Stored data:

================

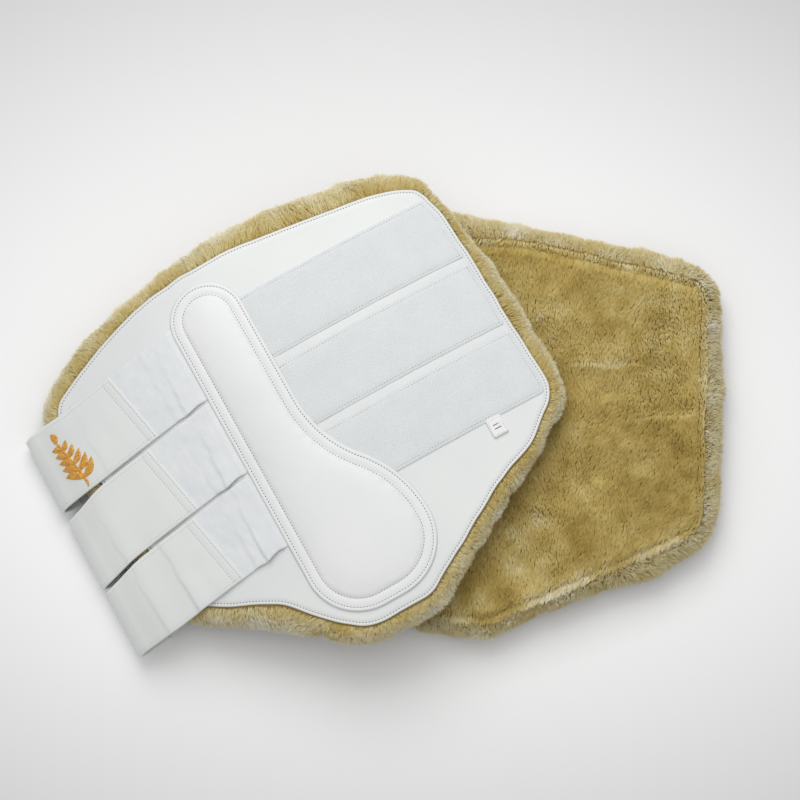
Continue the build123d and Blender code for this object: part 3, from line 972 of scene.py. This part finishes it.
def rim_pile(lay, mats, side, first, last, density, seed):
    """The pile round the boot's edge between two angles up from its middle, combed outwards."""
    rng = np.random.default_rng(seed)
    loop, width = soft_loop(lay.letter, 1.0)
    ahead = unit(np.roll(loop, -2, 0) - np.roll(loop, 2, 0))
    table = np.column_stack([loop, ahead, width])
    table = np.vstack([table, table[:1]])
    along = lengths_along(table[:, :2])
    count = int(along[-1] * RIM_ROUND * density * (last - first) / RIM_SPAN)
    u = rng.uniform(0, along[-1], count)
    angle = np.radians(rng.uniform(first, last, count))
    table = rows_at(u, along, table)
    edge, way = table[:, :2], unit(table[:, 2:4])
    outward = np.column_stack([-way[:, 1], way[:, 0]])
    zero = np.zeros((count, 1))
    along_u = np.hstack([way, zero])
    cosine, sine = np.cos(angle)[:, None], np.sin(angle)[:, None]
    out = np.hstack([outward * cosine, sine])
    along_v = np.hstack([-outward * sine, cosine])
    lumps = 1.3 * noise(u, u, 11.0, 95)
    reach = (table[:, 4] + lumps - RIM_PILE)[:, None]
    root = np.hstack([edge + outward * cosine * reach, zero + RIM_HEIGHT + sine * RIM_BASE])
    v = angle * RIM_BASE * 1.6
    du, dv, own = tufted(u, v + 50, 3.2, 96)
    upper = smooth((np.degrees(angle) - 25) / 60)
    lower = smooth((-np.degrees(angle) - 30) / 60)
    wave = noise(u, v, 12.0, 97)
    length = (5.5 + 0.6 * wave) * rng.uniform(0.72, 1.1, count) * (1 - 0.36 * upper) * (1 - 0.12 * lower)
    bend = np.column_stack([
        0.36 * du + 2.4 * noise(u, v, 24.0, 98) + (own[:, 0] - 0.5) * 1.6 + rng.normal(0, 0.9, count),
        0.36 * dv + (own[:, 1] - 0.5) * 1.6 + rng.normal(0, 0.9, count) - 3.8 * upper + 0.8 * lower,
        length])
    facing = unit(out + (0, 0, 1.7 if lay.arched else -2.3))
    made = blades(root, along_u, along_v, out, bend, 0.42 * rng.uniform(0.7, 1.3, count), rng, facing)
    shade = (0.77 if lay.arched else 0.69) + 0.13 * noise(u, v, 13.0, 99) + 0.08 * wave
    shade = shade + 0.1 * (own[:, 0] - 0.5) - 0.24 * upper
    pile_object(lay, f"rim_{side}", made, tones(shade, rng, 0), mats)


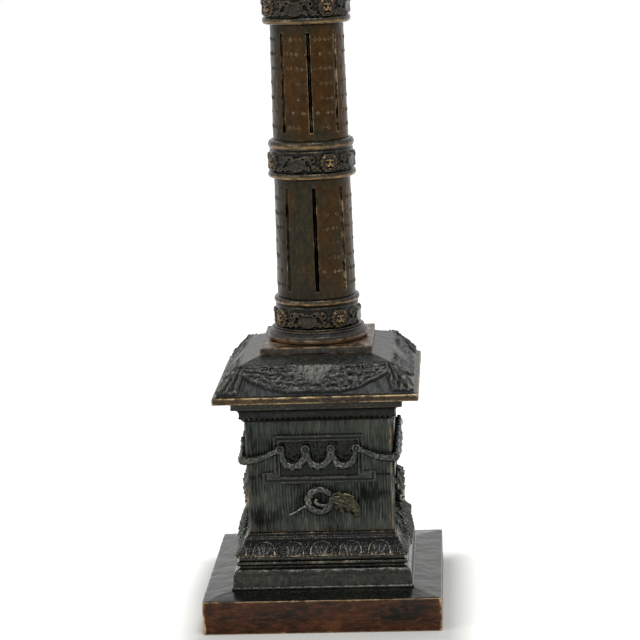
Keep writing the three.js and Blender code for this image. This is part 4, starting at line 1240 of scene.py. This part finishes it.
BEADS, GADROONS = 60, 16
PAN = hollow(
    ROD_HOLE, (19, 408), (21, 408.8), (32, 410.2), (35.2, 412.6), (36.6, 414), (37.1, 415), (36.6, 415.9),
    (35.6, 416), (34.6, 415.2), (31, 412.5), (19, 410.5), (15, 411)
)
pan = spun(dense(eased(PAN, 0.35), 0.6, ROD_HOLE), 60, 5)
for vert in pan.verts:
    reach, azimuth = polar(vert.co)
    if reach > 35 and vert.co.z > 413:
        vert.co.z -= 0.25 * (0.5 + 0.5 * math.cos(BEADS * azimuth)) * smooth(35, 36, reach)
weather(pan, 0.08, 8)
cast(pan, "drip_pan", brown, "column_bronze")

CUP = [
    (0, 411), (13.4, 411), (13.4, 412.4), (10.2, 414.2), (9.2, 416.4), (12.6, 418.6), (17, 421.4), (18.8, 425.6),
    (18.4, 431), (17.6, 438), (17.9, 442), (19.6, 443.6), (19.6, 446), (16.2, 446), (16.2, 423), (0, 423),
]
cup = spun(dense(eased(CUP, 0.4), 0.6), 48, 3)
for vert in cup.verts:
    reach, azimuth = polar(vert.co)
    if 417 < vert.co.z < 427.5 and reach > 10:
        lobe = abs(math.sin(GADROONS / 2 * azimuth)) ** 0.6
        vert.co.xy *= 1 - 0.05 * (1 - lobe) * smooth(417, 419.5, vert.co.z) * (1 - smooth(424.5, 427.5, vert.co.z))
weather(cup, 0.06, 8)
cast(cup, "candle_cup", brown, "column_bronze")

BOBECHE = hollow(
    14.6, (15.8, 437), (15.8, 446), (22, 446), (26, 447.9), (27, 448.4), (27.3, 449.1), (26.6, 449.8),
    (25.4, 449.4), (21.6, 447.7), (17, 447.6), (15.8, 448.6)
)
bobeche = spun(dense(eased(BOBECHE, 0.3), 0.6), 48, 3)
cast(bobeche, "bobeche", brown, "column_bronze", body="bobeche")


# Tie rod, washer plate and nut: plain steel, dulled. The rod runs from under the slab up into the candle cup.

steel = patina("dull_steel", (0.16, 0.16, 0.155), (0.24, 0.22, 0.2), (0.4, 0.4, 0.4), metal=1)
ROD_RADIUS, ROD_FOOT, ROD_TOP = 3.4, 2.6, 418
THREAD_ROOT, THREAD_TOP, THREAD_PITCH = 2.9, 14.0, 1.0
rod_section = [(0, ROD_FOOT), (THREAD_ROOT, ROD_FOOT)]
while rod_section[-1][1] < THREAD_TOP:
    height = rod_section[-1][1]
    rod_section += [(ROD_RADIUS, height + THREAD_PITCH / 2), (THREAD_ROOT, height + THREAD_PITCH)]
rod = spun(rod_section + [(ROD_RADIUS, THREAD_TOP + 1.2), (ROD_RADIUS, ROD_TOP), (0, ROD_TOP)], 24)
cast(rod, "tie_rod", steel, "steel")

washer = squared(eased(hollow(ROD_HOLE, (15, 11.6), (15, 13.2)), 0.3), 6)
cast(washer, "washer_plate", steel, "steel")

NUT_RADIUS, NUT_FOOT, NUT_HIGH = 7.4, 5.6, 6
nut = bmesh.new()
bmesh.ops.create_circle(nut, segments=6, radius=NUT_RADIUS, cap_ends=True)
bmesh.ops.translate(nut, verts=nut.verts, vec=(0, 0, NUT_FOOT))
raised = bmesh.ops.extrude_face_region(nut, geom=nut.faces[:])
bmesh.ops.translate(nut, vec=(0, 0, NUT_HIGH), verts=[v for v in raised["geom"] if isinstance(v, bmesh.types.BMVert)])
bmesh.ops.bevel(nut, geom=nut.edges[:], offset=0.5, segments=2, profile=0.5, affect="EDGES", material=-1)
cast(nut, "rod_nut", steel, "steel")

================

_Problem to work on_: Pick out and copy every line that contains the word "scene".

_Problem solution_:
Continue the build123d and Blender code for this object: part 3, from line 972 of scene.py. This part finishes it.
Keep writing the three.js and Blender code for this image. This is part 4, starting at line 1240 of scene.py. This part finishes it.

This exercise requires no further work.